→ Given request: Return exactly the lines that run from the beginning through the line containing "return band_plane.offset(height)", both included, and no others.

→ Data supplied:
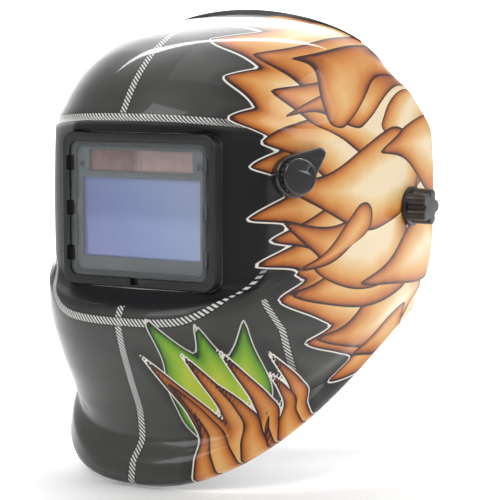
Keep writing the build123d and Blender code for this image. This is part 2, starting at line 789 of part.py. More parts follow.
with BuildPart() as knob:
    with BuildSketch(beside(knob_x)):
        Circle(knob_r + 1)
    extrude(amount=2.5)
    with BuildSketch(beside(knob_x)):
        Circle(knob_r - 4)
        with PolarLocations(knob_r - 4.6, 5):
            Circle(4.6)
    extrude(amount=knob_h)
    fillet(knob.faces().sort_by(Axis.X)[-1].edges(), 1.4)
    with BuildSketch(beside(knob_x)):
        Circle(insert_r + 0.02)
    extrude(amount=knob_h - 2, mode=Mode.SUBTRACT)
keep_pair("tension_knob", knob.part)

with BuildPart() as insert:
    with BuildSketch(beside(knob_x + 0.5)):
        Circle(insert_r)
        Circle(bolt_r + fit, mode=Mode.SUBTRACT)
    extrude(amount=insert_len)
keep_pair("knob_insert", insert.part)

# ---------------------------------------------------------------- headgear
band_end = 55.0           # where the moulded band stops and the rear straps take over


def across_band(height):
    """The band's own plane at a height from its middle; X is X, Y runs back and down."""
    return band_plane.offset(height)


def rivet_plane(angle, side):
    """Plane square to the band at an angle round its ellipse, on one side."""
    x, y = side * band_a * cos(radians(angle)), band_b * sin(radians(angle))
    out = Vector(x / band_a**2, y / band_b**2, 0).normalized()
    origin = band_plane.from_local_coords(Vector(x, y, 0))
    along = band_plane.from_local_coords(Vector(x, y, 0) + out)
    return Plane(origin=origin, x_dir=band_plane.z_dir, z_dir=along - origin)


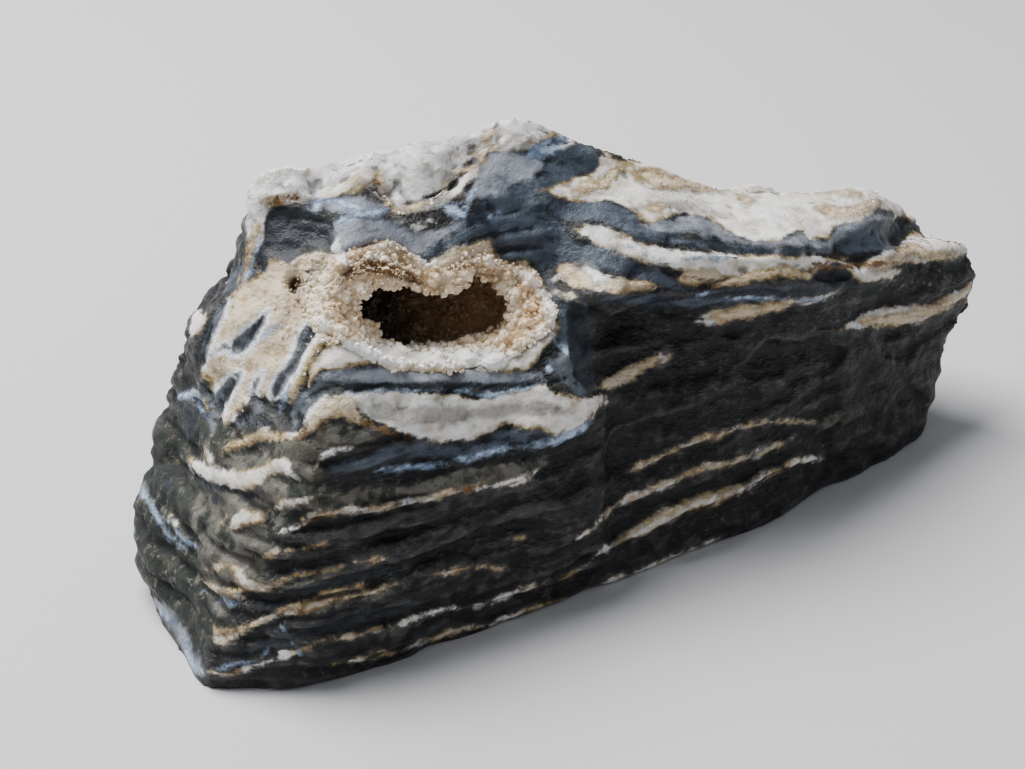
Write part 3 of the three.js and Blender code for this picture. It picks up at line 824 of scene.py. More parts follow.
@dataclass(frozen=True)
class Bed:
    """One layer of the stone where the picture doesn't show it."""

    tone: Tone
    level: float
    half: float
    broken: float = 0.4


@dataclass(frozen=True)
class Beds:
    """The stone's layering, which runs on round the sides that the picture doesn't show."""

    top: float = 52.0
    fall_start: float = -7.75
    fall: float = 0.34
    warp: float = 2.3
    bends: Roughness3D = Roughness3D(5, 30.0, 2)
    ripple: float = 0.3
    ripples: Roughness3D = Roughness3D(6, 9.0, 3)
    first_seed: int = 40
    broken_size: float = 16.0
    outside: float = -2.0
    layers: tuple[Bed, ...] = (
        Bed(Tone.CREAM, 1.3, 0.12, 0.5),
        Bed(Tone.CREAM, 5.6, 0.15, 0.6),
        Bed(Tone.TAN, 6.1, 0.05, 0.5),
        Bed(Tone.CREAM, 10.4, 0.2, 0.7),
        Bed(Tone.TAN, 10.9, 0.15, 0.7),
        Bed(Tone.ASH, 12.6, 0.3, 1.4),
        Bed(Tone.CREAM, 14.8, -0.1, 0.9),
        Bed(Tone.TAN, 17.6, -0.05, 0.6),
        Bed(Tone.ASH, 18.6, 0.6, 1.4),
        Bed(Tone.CREAM, 20.3, 0.1, 0.8),
        Bed(Tone.NAVY, 22.4, 0.5, 1.0),
        Bed(Tone.ICE, 23.6, 0.0, 0.6),
        Bed(Tone.CREAM, 26.0, 0.5, 1.0),
        Bed(Tone.VEIL, 26.2, 0.2, 0.8),
        Bed(Tone.SMOKE, 28.2, 0.2, 1.2),
        Bed(Tone.CREAM, 29.6, 0.1, 0.9),
        Bed(Tone.NAVY, 33.8, 1.2, 2.0),
        Bed(Tone.SMOKE, 32.2, 0.3, 1.6),
        Bed(Tone.CREAM, 36.4, 0.5, 1.3),
        Bed(Tone.TAN, 37.2, 0.3, 1.0),
        Bed(Tone.NAVY, 40.0, 1.6, 1.6),
        Bed(Tone.CREAM, 42.6, 0.6, 1.1),
        Bed(Tone.TAN, 43.2, 0.3, 1.0),
        Bed(Tone.SMOKE, 45.0, 0.5, 1.4),
        Bed(Tone.GRAINY, 48.6, 1.4, 2.0),
        Bed(Tone.CREAM, 52.6, 5.2, 1.6),
    )

    def level(self, points: np.ndarray) -> np.ndarray:
        """Tells which layer a place is in.

        Args:
            points: Places in millimetres, one row each.

        Returns:
            Heights in the stack of layers, in millimetres at its thick end.
        """
        height = self.top - self.fall * np.maximum(points[:, 0] - self.fall_start, 0.0)
        bend = self.bends.at(points) + self.ripple * self.ripples.at(points)
        return points[:, 2] * self.top / height + self.warp * bend

    def depth_inside(self, tone: Tone, points: np.ndarray, level: np.ndarray) -> np.ndarray:
        """Measures how far inside a tone's layers each place lies.

        Args:
            tone: The colour asked for.
            points: Places in millimetres, one row each.
            level: Each place's height in the layers.

        Returns:
            Millimetres inside the nearest layer, below nought outside.
        """
        best = np.full(len(points), self.outside)
        for number, bed in enumerate(self.layers):
            if bed.tone is tone:
                ragged = Roughness3D(self.first_seed + number, self.broken_size, 3)
                half = bed.half + bed.broken * ragged.at(points)
                best = np.maximum(best, half - np.abs(level - bed.level))
        return best


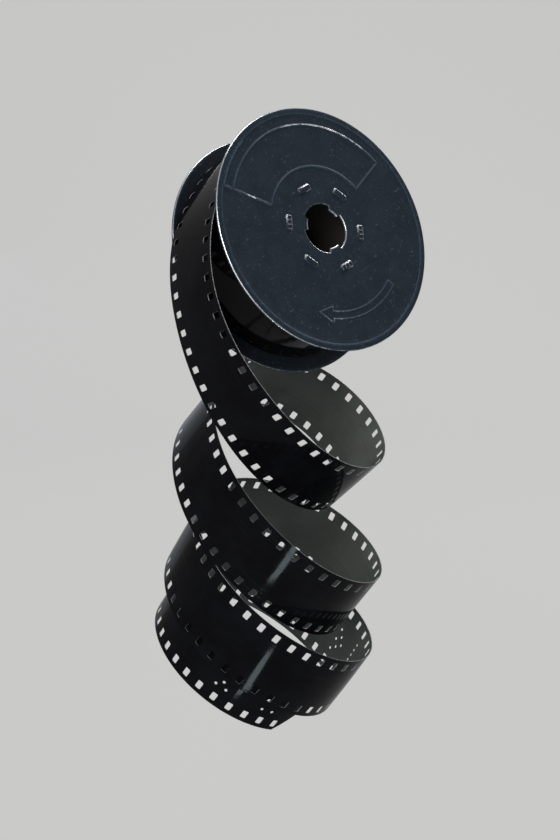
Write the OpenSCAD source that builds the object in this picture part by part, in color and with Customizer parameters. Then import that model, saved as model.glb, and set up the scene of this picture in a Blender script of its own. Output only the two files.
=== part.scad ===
// A small metal spool of perforated cine film, held in the air by its drive hole.
// The wound film fills the spool, and its outer end has sprung off as a drooping coil of loose loops.
// Millimetres, +Z up. The origin is the middle of the spool's bore.
// The spool's own axis leans: see spool_turn and spool_lift.

/* [Film] */
// Width of the film
film_w = 16; // [15.6:0.1:16.4]
// Thickness of the film
film_t = 0.15; // [0.12:0.01:0.2]
// Distance from one perforation to the next
perf_pitch = 3.81; // [3.7:0.01:3.95]
// Size of a perforation along the film
perf_l = 1.27; // [1.1:0.01:1.4]
// Size of a perforation across the film
perf_w = 1.83; // [1.6:0.01:2]
// Distance from the film's edge to the near side of a perforation
perf_edge = 0.91; // [0.8:0.01:1.2]
// Length of the loose film, which is cut to whole perforations
loose_l = 499; // [150:1:500]
// How far the slanting cut at the film's tail reaches across the film
tail_cut_w = 6.3; // [5:0.1:7]

/* [Spool] */
// Diameter of each flange
flange_d = 51; // [49:0.5:54]
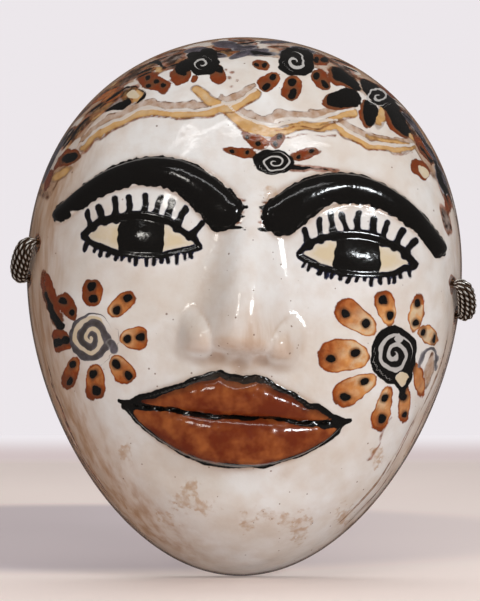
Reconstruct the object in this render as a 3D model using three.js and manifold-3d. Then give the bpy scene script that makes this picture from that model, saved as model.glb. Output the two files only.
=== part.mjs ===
// Glazed ceramic wall mask: a hollow, domed, egg-shaped face with an open back,
// raised brows, nose, lids and lips, and a twisted-silver hoop through each side.
// Millimetres, +Z up. The face looks along -Y, and the flat back rim lies on the
// wall in the plane y = 0. The origin is on the back of the hanging web, just
// above its nail hole.
import * as THREE from "three";
import { mergeVertices } from "three/addons/utils/BufferGeometryUtils.js";
import Module from "manifold-3d";

// Driving dimensions of the shell
const WIDTH = 228;
const HEIGHT = 285;
const DOME_DEPTH = 72; // from the bevelled rim to the front of the bare dome
const RIM_BEVEL_DEPTH = 3; // the rim is bevelled where it meets the wall
const RIM_BEVEL_WIDTH = 2;
const WALL = 6.5;
const BLANK_OVERRUN = 1; // blanks run this far behind the wall plane before they are cut
const EGG_TAPER = 0.14; // how much wider the brow is than the jaw
const OUTLINE_ROLL = THREE.MathUtils.degToRad(1.3);
const DOME_POWER = 2.6; // 2 is an ellipse, more is flatter in front
const DOME_CUT = 0.96; // the dome is cut off before its wall is square to the back
const DOME_SPREAD = THREE.MathUtils.degToRad(75); // evens out the grid over the dome
const CROWN_ABOVE_ORIGIN = 34;
const CENTRE_Z = CROWN_ABOVE_ORIGIN - HEIGHT / 2;

// The face is set out in thirds, from the hairline to the tip of the chin
const FACE_ROLL = THREE.MathUtils.degToRad(5);
const HAIRLINE_V = 132;
const CHIN_V = -106;
const THIRD = (HAIRLINE_V - CHIN_V) / 3;
const BROW_V = HAIRLINE_V - THIRD;
const NOSE_BASE_V = BROW_V - THIRD;
const MOUTH_V = NOSE_BASE_V - THIRD / 3;
const EYE_V = BROW_V - 0.31 * THIRD;
const INNER_CORNER_U = WIDTH / 10; // the eyes are a fifth of the width apart
const EYE_HALF = 29;
const EYE_U = INNER_CORNER_U + EYE_HALF + 2;
const UPPER_LID = 12;
const LOWER_LID = 7;
const MOUTH_HALF = EYE_U; // the mouth is as wide as the pupils are apart
const UPPER_LIP = 20;
const LOWER_LIP = 25;
const LIP_PEAK_U = 9;
const NOSE_TIP_V = NOSE_BASE_V + 15;
const NOSE_TIP_RISE = 19;
const NOSE_BRIDGE_RISE = 4;
const NOSE_BRIDGE_HALF = 10;
const NOSE_TIP_HALF = 16;
const WING_RISE = 11;
const WING_U = 19;
const NOSTRIL_U = 10;
const BROW_START_HALF = 10.5; // half width of a brow at the nose, and at the temple
const BROW_END_HALF = 5.5;
const BROW_START_RISE = 5.5;
const BROW_END_RISE = 3;
const UPPER_LIP_RISE = 6;
const LOWER_LIP_RISE = 7.5;
const RELIEF_ENDS = 0.93; // beyond this spread the relief runs out towards the rim

// Hanging web and its nail hole
const WEB_THICKNESS = 8;
const WEB_OVER_TOP = 2; // its blank runs this far past the shell before it is trimmed to it
const WEB_OVER_SIDES = 5;
const WEB_BOTTOM_Z = -58; // at its two ends, where it meets the side walls
const WEB_ARCH_RADIUS = 110;
const WEB_ARCH_TOP_Z = -24;
const NAIL_HOLE_Z = -11;
const NAIL_HOLE_RADIUS = 3.6;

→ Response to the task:
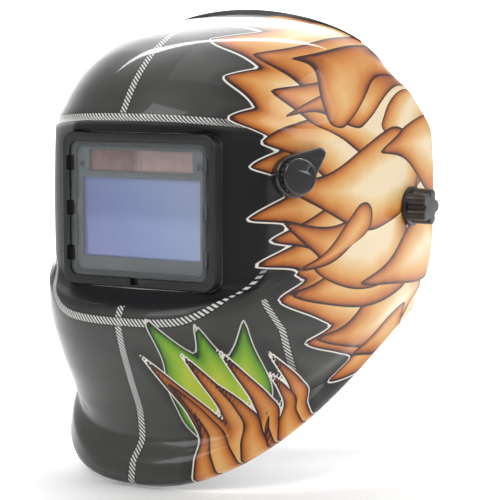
Keep writing the build123d and Blender code for this image. This is part 2, starting at line 789 of part.py. More parts follow.
with BuildPart() as knob:
    with BuildSketch(beside(knob_x)):
        Circle(knob_r + 1)
    extrude(amount=2.5)
    with BuildSketch(beside(knob_x)):
        Circle(knob_r - 4)
        with PolarLocations(knob_r - 4.6, 5):
            Circle(4.6)
    extrude(amount=knob_h)
    fillet(knob.faces().sort_by(Axis.X)[-1].edges(), 1.4)
    with BuildSketch(beside(knob_x)):
        Circle(insert_r + 0.02)
    extrude(amount=knob_h - 2, mode=Mode.SUBTRACT)
keep_pair("tension_knob", knob.part)

with BuildPart() as insert:
    with BuildSketch(beside(knob_x + 0.5)):
        Circle(insert_r)
        Circle(bolt_r + fit, mode=Mode.SUBTRACT)
    extrude(amount=insert_len)
keep_pair("knob_insert", insert.part)

# ---------------------------------------------------------------- headgear
band_end = 55.0           # where the moulded band stops and the rear straps take over


def across_band(height):
    """The band's own plane at a height from its middle; X is X, Y runs back and down."""
    return band_plane.offset(height)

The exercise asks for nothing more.